Research Information System
Polymer Composites, vol.0, pp.1-16, 2026 (Scopus)
Glass-reinforced aluminum laminates (GLAREs) are widely used in aerospace structures due to their superior characteristics. However, their buckling response, especially under severe environmental conditions, is not yet fully understood. This study investigates the buckling behavior and damage evolution of GLAREs under varying polymer-composite ply thickness and hygrothermal preconditioning. Experimental and finite element analyses are conducted on two different configurations, with and without hygrothermal cycling, to assess load–displacement responses, critical buckling loads, and damage mechanisms. A strong correlation is observed between numerical predictions and experimental measurements, with deviations in critical buckling loads within ±6%. Doubling the S2-glass/epoxy ply thickness improves structural performance, raising the specific critical buckling load by up to 49%, highlighting the synergistic effects of ply thickness and laminate density.

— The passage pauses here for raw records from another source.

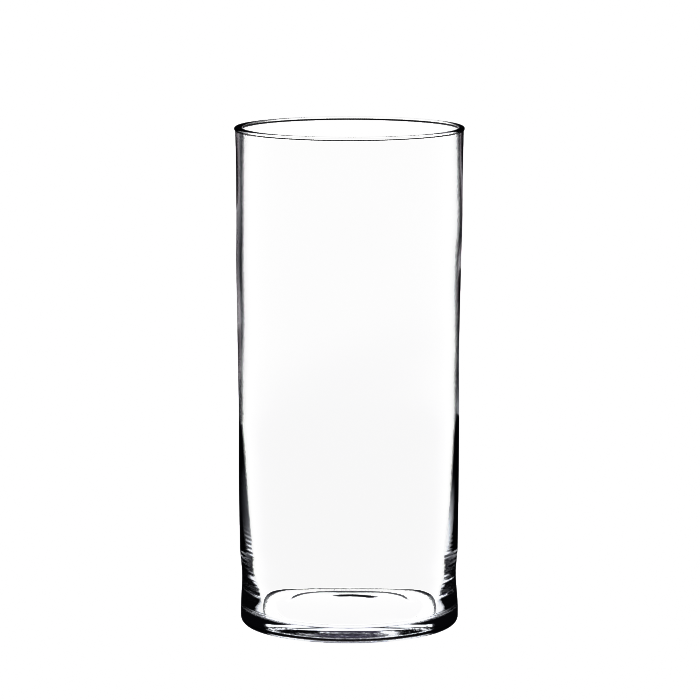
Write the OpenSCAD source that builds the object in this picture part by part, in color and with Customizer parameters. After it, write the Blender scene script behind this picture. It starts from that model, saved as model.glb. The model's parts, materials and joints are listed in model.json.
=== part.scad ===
// Tall glass cylinder vase: a side of clear glass that flares a little towards a round lip,
// thickens towards the heel, and closes in a thick floor with a shallow hollow under it.
// The six zones of the glass meet face to face, and z is 0 on the surface it stands on.

/* [Side] */
// Height from the surface it stands on to the top of the lip
height = 400; // [300:5:500]
// Radius of the true cylinder inside, from the mouth down to where the glass thickens
bore_r = 86.2; // [60:0.1:120]
// Thickness of the side just under the lip
lip_wall_t = 4.5; // [4:0.05:5]
// How far the outside draws in from the lip to the foot, on the radius
flare = 3.25; // [0:0.25:3.5]

/* [Rim] */
// Radius of the small bead round the outside of the lip
bead_r = 1.5; // [1:0.1:1.6]
// How far the bead stands proud of the outside
bead_proud = 0.75; // [0.3:0.05:0.9]
// Radius of the lip's rounded inner edge
lip_in_r = 1; // [0.5:0.1:2.4]
// Height of the rim, down from the top of the lip
rim_h = 8; // [6:1:20]

/* [Heel] */
// Depth of the shallow waist round the outside, above the foot
waist_depth = 1.4; // [0.5:0.1:2]
// Height of the waist's narrowest place
waist_z = 40; // [30:1:50]
// How far the waist reaches above its narrowest place
waist_rise = 22; // [15:1:30]
// Extra thickness of the side where it meets the floor
swell = 12; // [10:0.5:18]
// Height at which the extra thickness has died away
swell_top = 165; // [140:5:200]
// How quickly the extra thickness dies away
swell_power = 1.45; // [1.2:0.05:2.2]
// Radius of the corner between the side and the floor inside
corner_r = 5.5; // [4:0.5:8]

/* [Base] */
// Height of the floor inside, above the surface it stands on
base_t = 10; // [8:0.5:14]
// Radius of the foot's rounded edge
edge_r = 6; // [3:0.5:7]
// Height of the hollow under the base, at its middle
punt_h = 1; // [0.4:0.05:2]
// Width of the flat ring that the vase stands on
bearing_w = 21.5; // [18:0.5:30]

/* [Hidden] */
glass = [0.82, 0.9, 0.9, 0.45];
turn_fn = 160;
arc_fn = 48;
round_step = 15;
foot_r = bore_r + lip_wall_t - flare;
punt_r = foot_r - edge_r - bearing_w;
floor_r = bore_r - swell - corner_r;
heel_top = waist_z + waist_rise;
rim_z = height - rim_h;
bead_mid = outside(height) + bead_proud - bead_r;
bead_z = height - bead_r;

// Depth of the waist at height z: a smooth dip that dies away at the base and at heel_top
function waist_at(z) =
    let (reach = z < waist_z ? waist_z - base_t : waist_rise)
    abs(z - waist_z) < reach ? waist_depth * (1 + cos(180 * (z - waist_z) / reach)) / 2 : 0;

// Radius of the outside at height z
function outside(z) = foot_r + flare * pow(z / height, 2) - waist_at(z);

// Radius of the inside at height z, above the corner
function inside(z) =
    z < swell_top ? bore_r - swell * pow((swell_top - z) / (swell_top - base_t), swell_power) : bore_r;

// Evenly spaced values from one to the other, both included
function heights(from, to, count) = [for (i = [0:count]) from + (to - from) * i / count];

// Points on the outside going up, and on the inside coming down
function outside_up(zs) = [for (z = zs) [outside(z), z]];
function inside_down(zs) = [for (i = [len(zs) - 1:-1:0]) [inside(zs[i]), zs[i]]];

// Points round the inside corner, from its top down to the floor
function corner_down() = [
    for (a = [90 - round_step:-round_step:0])
        let (z = base_t + corner_r * (1 - cos(a)))
        [inside(z) - corner_r * (1 - sin(a)), z]
];

// Points round the foot's edge, from the flat face that the vase stands on up to the side
function edge_up() = [
    for (a = [0:round_step:90 - round_step])
        [foot_r - edge_r * (1 - sin(a)), edge_r * (1 - cos(a))]
];

// Height of the shallow dome under the base at radius r, and points along it going outwards
function dome(r) = punt_h * (1 - pow(r / punt_r, 2));
function dome_out(from, to, count) = [for (r = heights(from, to, count)) [r, dome(r)]];

// A zone of the side, turned from its outline
module turned_zone(points) {
    color(glass) rotate_extrude($fn = turn_fn) polygon(points);
}

// Flat floor of the vase, with the shallow hollow under it
module base() {
    turned_zone(concat(dome_out(0, punt_r, 6), [[floor_r, 0], [floor_r, base_t], [0, base_t]]));
}

// Ring round the floor, with the rounded edge of the foot
module foot() {
    turned_zone(concat([[floor_r, 0]], edge_up(), outside_up([edge_r, base_t]), [[floor_r, base_t]]));
}

// Thick ring above the foot, with the inside corner and the waist outside
module heel() {
    rise = heights(base_t, heel_top, 13);
    bowl = heights(base_t + corner_r, heel_top, 6);
    turned_zone(concat(outside_up(rise), inside_down(bowl), corner_down()));
}

// Stretch of the side that gets thinner as it rises
module lower_wall() {
    outer = heights(heel_top, swell_top, 4);
    inner = heights(heel_top, swell_top, 10);
    turned_zone(concat(outside_up(outer), inside_down(inner)));
}

// Stretch of the side that is a true cylinder inside
module upper_wall() {
    outer = heights(swell_top, rim_z, 10);
    turned_zone(concat(outside_up(outer), inside_down([swell_top, rim_z])));
}

// Lip of the mouth: rounded on the inside, and with a small bead proud of the outside
module rim() {
    lip_mid = bore_r + lip_in_r;
    color(glass) rotate_extrude($fn = turn_fn) union() {
        polygon([
            [bore_r, rim_z], [outside(rim_z), rim_z], [outside(bead_z), bead_z],
            [bead_mid, height], [lip_mid, height], [bore_r, height - lip_in_r]
        ]);
        translate([lip_mid, height - lip_in_r]) circle(lip_in_r, $fn = arc_fn);
        translate([bead_mid, bead_z]) circle(bead_r, $fn = arc_fn);
    }
}

base();
foot();
heel();
lower_wall();
upper_wall();
rim();
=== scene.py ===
import json
import math

import bpy
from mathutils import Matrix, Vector


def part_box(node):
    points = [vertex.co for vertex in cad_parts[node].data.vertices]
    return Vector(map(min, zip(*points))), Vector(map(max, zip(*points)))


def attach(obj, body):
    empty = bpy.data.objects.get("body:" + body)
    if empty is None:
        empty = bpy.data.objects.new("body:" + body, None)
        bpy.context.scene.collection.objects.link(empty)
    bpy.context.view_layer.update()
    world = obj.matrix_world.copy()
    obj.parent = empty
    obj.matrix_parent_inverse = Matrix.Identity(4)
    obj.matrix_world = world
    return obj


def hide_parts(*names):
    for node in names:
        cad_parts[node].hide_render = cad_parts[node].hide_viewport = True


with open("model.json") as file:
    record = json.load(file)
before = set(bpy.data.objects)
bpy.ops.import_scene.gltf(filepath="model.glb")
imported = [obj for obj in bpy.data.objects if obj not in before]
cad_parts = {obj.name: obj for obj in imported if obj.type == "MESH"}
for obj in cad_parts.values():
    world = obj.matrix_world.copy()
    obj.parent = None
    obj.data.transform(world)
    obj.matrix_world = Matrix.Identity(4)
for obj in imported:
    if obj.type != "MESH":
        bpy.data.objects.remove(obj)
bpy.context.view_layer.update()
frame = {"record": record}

# ---------------------------------------------------------------------------
# Sizes, in metres
# ---------------------------------------------------------------------------

MM = 0.001

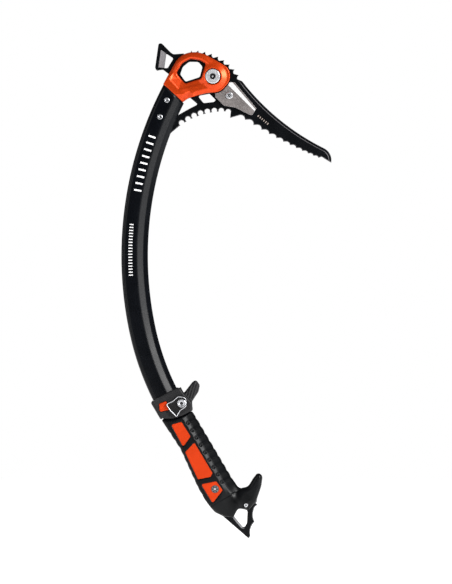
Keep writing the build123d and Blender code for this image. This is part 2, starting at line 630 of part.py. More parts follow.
def main():
    save(shaft_tube(), "shaft_tube", BLACK)
    save(head_body(), "head_body", ORANGE)
    save(pick_blade(), "pick_blade", BLACK)
    save(hammer(), "hammer", BLACK)
    for name, side in (("pick_weight_front", -1), ("pick_weight_back", 1)):
        save(pick_weight(side), name, GREY)
    bolt, nut, washers = pick_fasteners()
    save(bolt, "pick_bolt", STEEL)
    save(nut, "pick_nut", STEEL)
    save(washers, "pick_washers", STEEL)
    screw, screw_nut = weight_fasteners()
    save(screw, "weight_screw", STEEL)
    save(screw_nut, "weight_nut", STEEL)
    save(head_rivets(), "head_rivets", STEEL)
    save(collar_body(), "trigger_collar", PLASTIC)
    save(cam_shoe_blank(0), "cam_shoe", PLASTIC)
    save(lock_lever(), "lock_lever", BLACK)
    save(lever_pin(), "lever_pin", STEEL)
    save(lever_washer(), "lever_washer", STEEL)
    save(lock_button(), "lock_button", ORANGE)
    save(button_spring(), "button_spring", STEEL)
    save(handle_core(), "handle_core", ORANGE)
    save(grip_rubber(), "grip_rubber", RUBBER)
    save(core_pin(), "core_pin", STEEL)
    save(spike_plate(), "spike_plate", BLACK)
    save(pommel_rest(), "pommel_rest", RUBBER)
    save(spike_rivet(), "spike_rivet", STEEL)
    grip_screw, grip_nut = grip_fasteners()
    save(grip_screw, "grip_screw", STEEL)
    save(grip_nut, "grip_nut", STEEL)


main()
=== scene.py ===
import json
import math
import bpy
import bmesh
import numpy as np
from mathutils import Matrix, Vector
from mathutils.geometry import tessellate_polygon


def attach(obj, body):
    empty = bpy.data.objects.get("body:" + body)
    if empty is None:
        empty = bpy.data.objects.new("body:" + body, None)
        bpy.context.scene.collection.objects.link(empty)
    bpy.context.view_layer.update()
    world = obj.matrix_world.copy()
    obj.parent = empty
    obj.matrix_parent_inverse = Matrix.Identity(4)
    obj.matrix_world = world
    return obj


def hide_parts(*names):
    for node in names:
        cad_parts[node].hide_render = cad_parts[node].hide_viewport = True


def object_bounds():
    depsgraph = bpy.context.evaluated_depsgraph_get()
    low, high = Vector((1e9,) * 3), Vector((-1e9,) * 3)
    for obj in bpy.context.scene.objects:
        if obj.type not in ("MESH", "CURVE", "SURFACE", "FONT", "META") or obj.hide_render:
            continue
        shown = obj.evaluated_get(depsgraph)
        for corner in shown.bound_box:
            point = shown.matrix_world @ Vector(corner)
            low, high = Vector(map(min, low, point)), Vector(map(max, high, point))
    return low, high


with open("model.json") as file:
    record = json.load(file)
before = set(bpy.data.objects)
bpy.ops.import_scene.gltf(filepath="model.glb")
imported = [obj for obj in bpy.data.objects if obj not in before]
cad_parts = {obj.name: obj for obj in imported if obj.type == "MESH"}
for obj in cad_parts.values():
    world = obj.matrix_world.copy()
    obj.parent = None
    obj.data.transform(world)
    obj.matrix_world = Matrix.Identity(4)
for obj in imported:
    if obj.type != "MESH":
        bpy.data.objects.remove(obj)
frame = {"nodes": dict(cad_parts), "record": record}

NODES = frame["nodes"]
CAD_LOW, CAD_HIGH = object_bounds()
MM = 0.001                                # pieces are worked out in millimetres

# The shaft's bends, as on the CAD model: each angle is measured down from the -X direction.
UPPER_CENTRE = (304.0, -187.5)
UPPER_RADIUS = 362.0
LOWER_RADIUS = 270.0
HEAD_ANGLE = -0.50
SPLIT_ANGLE = 0.22
LOWER_ANGLE = 0.525
LOWER_CENTRE = (
    UPPER_CENTRE[0] - (UPPER_RADIUS - LOWER_RADIUS) * math.cos(SPLIT_ANGLE),
    UPPER_CENTRE[1] - (UPPER_RADIUS - LOWER_RADIUS) * math.sin(SPLIT_ANGLE),
)
INWARD = (math.cos(LOWER_ANGLE), math.sin(LOWER_ANGLE))       # across the grip, to the pick side
DOWNWARD = (math.sin(LOWER_ANGLE), -math.cos(LOWER_ANGLE))    # along the grip, to the spike
GRIP_START = (LOWER_CENTRE[0] - LOWER_RADIUS * INWARD[0], LOWER_CENTRE[1] - LOWER_RADIUS * INWARD[1])
LOWER_LENGTH = (LOWER_ANGLE - SPLIT_ANGLE) * LOWER_RADIUS     # of the lower bend, along the axis
TUBE_IN_GRIP = 12.5
TUBE_END = ((-28.8, -12.8), (-9.0, -31.0))

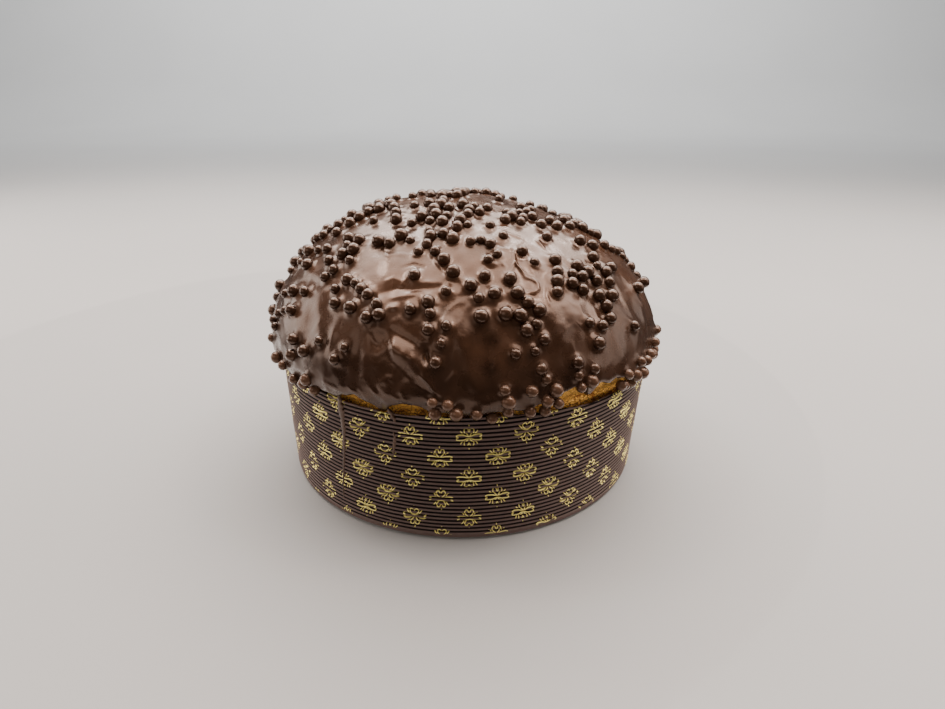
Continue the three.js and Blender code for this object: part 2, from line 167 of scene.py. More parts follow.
# Wrinkles that wind: the width of each, then the azimuth, polar angle and height along it.
WRINKLES = (
    (2.8, ((-28.9, 76.1, -0.2), (-26.9, 78.8, -0.35), (-26.8, 82.0, -0.35),
           (-26.6, 86.4, -0.3), (-25.9, 90.5, -0.2))),
    (2.4, ((-24.9, 81.7, 0.1), (-24.6, 84.0, 0.3), (-24.6, 88.1, 0.3), (-25.4, 89.9, 0.1))),
    (2.2, ((-25.1, 75.7, 0.3), (-22.3, 75.1, 0.7), (-19.7, 75.7, 0.4))),
    (1.3, ((-24.2, 77.2, -0.3), (-22.7, 79.0, -0.6), (-20.5, 79.5, -0.4))),
    (1.8, ((-18.4, 75.5, -0.6), (-16.4, 76.3, -0.9), (-12.6, 77.8, -0.8))),
    (2.0, ((-18.4, 73.5, 0.4), (-17.2, 72.5, 0.5), (-15.5, 73.8, 0.3))),
    (2.0, ((-23.5, 81.7, 0.3), (-21.3, 81.2, 0.6), (-20.1, 80.2, 0.4))),
    (1.8, ((-10.5, 77.4, 0.8), (-8.7, 77.2, 0.6))),
    (1.5, ((-20.9, 69.5, 0.5), (-19.3, 69.6, 0.6))),
    (0.9, ((-9.6, 84.9, 0.4), (-8.0, 86.3, 1.1), (-6.6, 88.5, 1.1), (-5.3, 89.4, 0.5))),
    (0.9, ((-3.9, 86.7, 0.2), (-2.9, 85.4, 0.6), (-2.0, 84.4, 0.6))),
    (1.2, ((-36.6, 91.2, 0.2), (-33.8, 92.0, 0.5), (-31.0, 92.6, 0.4))),
    (1.2, ((-29.3, 89.9, 0.2), (-27.5, 91.3, 0.6), (-26.0, 92.1, 0.3))),
    (1.2, ((-22.6, 89.8, 0.3), (-20.9, 91.1, 0.5), (-19.4, 92.6, 0.3))),
    (1.2, ((-17.9, 91.1, 0.2), (-15.4, 91.4, 0.5), (-12.5, 91.4, 0.3))),
    (1.2, ((-19.4, 87.4, 0.3), (-18.6, 87.6, 0.4))),
    (1.2, ((-18.2, 86.2, 0.3), (-16.7, 86.9, 0.3))),
    (1.0, ((-17.0, 78.8, 0.35), (-16.8, 79.0, 0.35))),
    (1.0, ((-14.6, 80.0, 0.35), (-14.3, 80.2, 0.35))),
    (1.0, ((-12.4, 80.9, 0.35), (-12.1, 81.1, 0.35))),
    (0.8, ((24.3, 48.9, 0.4), (21.1, 51.9, 0.9), (19.5, 55.8, 1.0), (16.3, 59.1, 0.6))),
    (0.8, ((19.5, 55.8, 0.9), (20.6, 57.6, 0.9), (21.3, 60.2, 0.5))),
    (0.9, ((21.1, 60.8, 0.4), (23.2, 61.7, 0.7), (24.6, 63.3, 1.0), (23.8, 65.2, 1.0),
           (21.5, 65.9, 0.8), (18.4, 65.6, 0.6))),
    (0.9, ((31.1, 62.8, 0.3), (27.0, 65.3, 0.5), (25.7, 67.4, 0.5), (25.3, 69.8, 0.3))),
    (0.8, ((42.3, 46.2, 0.4), (37.7, 47.8, 0.9), (38.1, 49.7, 0.9), (38.3, 51.4, 0.4))),
    (0.8, ((16.4, 49.3, 0.4), (19.9, 50.3, 0.8), (25.4, 48.3, 0.8), (31.1, 46.0, 0.4))),
    (3.0, ((-1.0, 76.6, 0.5), (0.6, 80.3, 0.6), (2.4, 87.0, 0.4))),
    (3.6, ((4.2, 76.2, -0.7), (5.6, 81.6, -0.9), (6.0, 89.0, -0.6))),
    (0.9, ((14.8, 55.4, 0.3), (15.7, 56.9, 0.4), (14.0, 59.6, 0.3))),
    (1.1, ((38.6, 54.8, 0.3), (35.8, 56.0, 0.4), (37.0, 58.2, 0.3))),
    (0.9, ((-37.7, 63.1, -0.4), (-34.2, 63.8, -0.8), (-30.5, 66.0, -0.9),
           (-26.2, 67.7, -0.9), (-23.7, 69.5, -0.5))),
    (1.5, ((-24.7, 66.4, -0.3), (-21.1, 64.5, -0.8), (-15.7, 64.4, -0.9),
           (-11.0, 63.7, -0.7), (-7.0, 63.1, -0.3))),
    (1.2, ((-22.0, 67.6, 0.3), (-19.0, 66.7, 0.6), (-14.9, 65.6, 0.4))),
    (1.0, ((-25.1, 62.9, 0.3), (-23.1, 61.4, 0.5), (-19.5, 62.1, 0.4), (-19.8, 63.5, 0.3))),
    (1.0, ((-22.1, 57.7, -0.3), (-18.4, 56.0, -0.6), (-14.2, 56.7, -0.4))),
    (0.9, ((-30.1, 54.0, 0.3), (-25.0, 52.8, 0.5), (-19.3, 52.8, 0.3))),
    (1.0, ((-12.5, 52.4, 0.3), (-8.0, 56.7, 0.5), (-4.1, 58.9, 0.4))),
    (1.0, ((-16.3, 62.4, 0.3), (-11.4, 61.7, 0.5), (-7.6, 61.5, 0.3))),
    (1.1, ((-18.8, 69.7, 0.4), (-21.0, 70.3, 0.4))),
    (0.9, ((-35.4, 52.5, 0.3), (-29.2, 54.5, 0.6))),
    (1.4, ((-9.1, 80.0, -1.6), (-8.7, 81.8, -1.6))),
    (0.6, ((-19.1, 77.9, -0.8), (-19.0, 78.0, -0.8))),
)

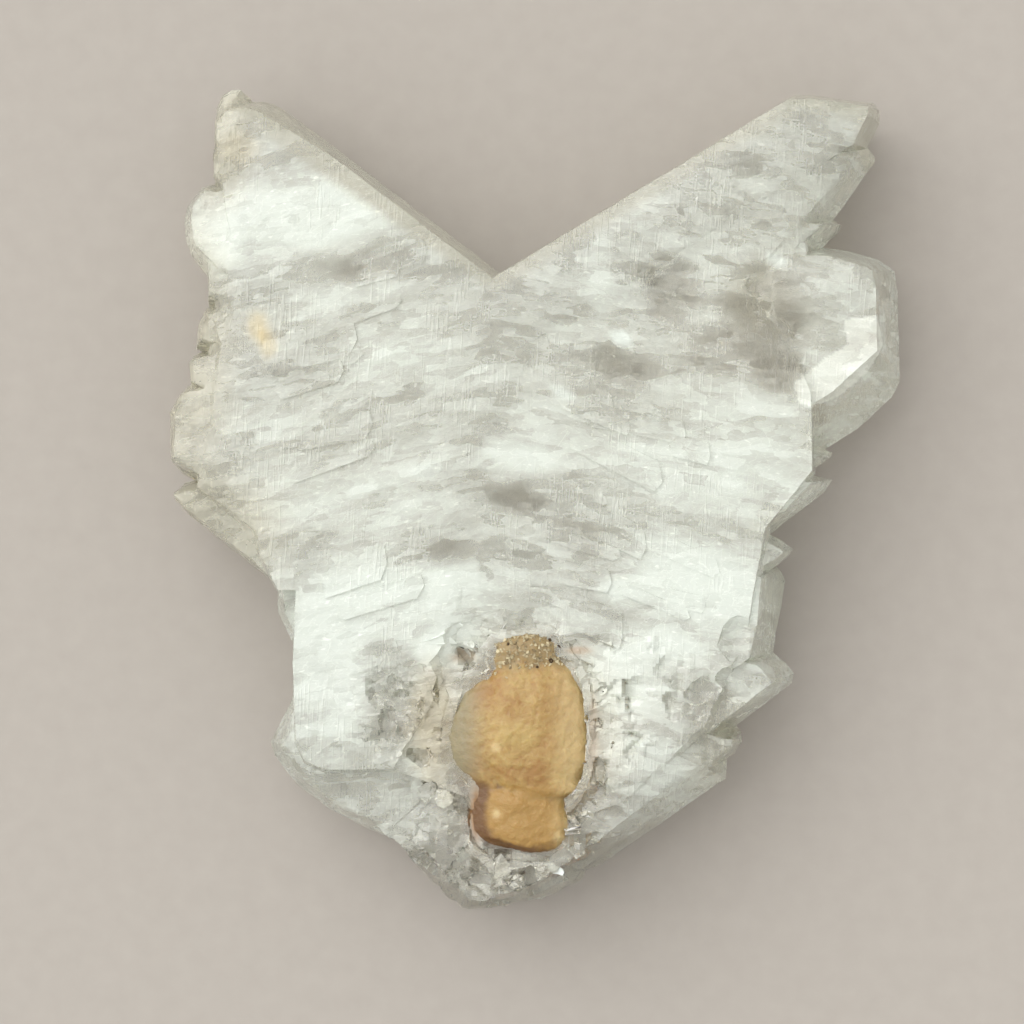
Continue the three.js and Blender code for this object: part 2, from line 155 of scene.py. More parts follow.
def mark(piece, name, rule, kind="FLOAT"):  # a value for each vertex, which materials and shaping read
    layer = piece.data.attributes.new(name, kind, "POINT")
    for vertex in piece.data.vertices:
        if kind == "FLOAT":
            layer.data[vertex.index].value = rule(vertex)
        else:
            layer.data[vertex.index].vector = rule(vertex)


def smoothstep(low, high, value):
    t = min(max((value - low) / (high - low), 0.0), 1.0)
    return t * t * (3 - 2 * t)


# The camera, made first: it looks almost straight down.

view = {"lookAt": (-2.03, -1.15, 7.5), "widthMm": 102.4, "reachMm": 300.0, "leanDeg": 4.0}


def makeCamera():
    target = place(*view["lookAt"])
    lean = math.radians(view["leanDeg"])
    reach = view["reachMm"] * millimetre
    bpy.ops.object.camera_add(location=target + Vector((math.sin(lean), 0, math.cos(lean))) * reach,
                              rotation=(0, lean, 0))
    camera = bpy.context.object
    camera.data.sensor_width = camera.data.sensor_height = 36
    camera.data.angle = 2 * math.atan(view["widthMm"] / 2 / view["reachMm"])
    camera.data.clip_start = 0.01
    bpy.context.scene.camera = camera


makeCamera()
print("camera placed")

# Light and floor.

studio = {
    "skyColour": "#F3F4F4", "dimSky": 0.55, "brightSky": 1.65,
    "boxSide": (-0.50, 0.48, 0.72), "boxStrength": 2.3, "boxEdge": (0.72, 0.98),
    "floorColour": "#A39C94", "floorFleck": "#9B948C", "floorHalfMm": 1500, "fibreMm": 2.2,
    "airGapMm": 0.05,  # a flat stone never sits closer than this, and light needs the gap
}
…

Hygrothermal preconditioning degrades buckling resistance in thinner laminates but, when coupled with increased non-post-cured S2-glass/epoxy ply thickness, enhances the buckling load-bearing capacity. Damage observations reveal delamination at metal–composite interfaces as the dominant failure mode, typically initiating at specimen edges. Longitudinal fiber rupture and buckling occur mainly in highly stressed glass-epoxy layers, whereas aluminum layers exhibit ductile damage at large deflections. Finite element damage and cohesive-interface analyses confirm these trends and demonstrate the mitigating effect of hygrothermal preconditioning on delamination.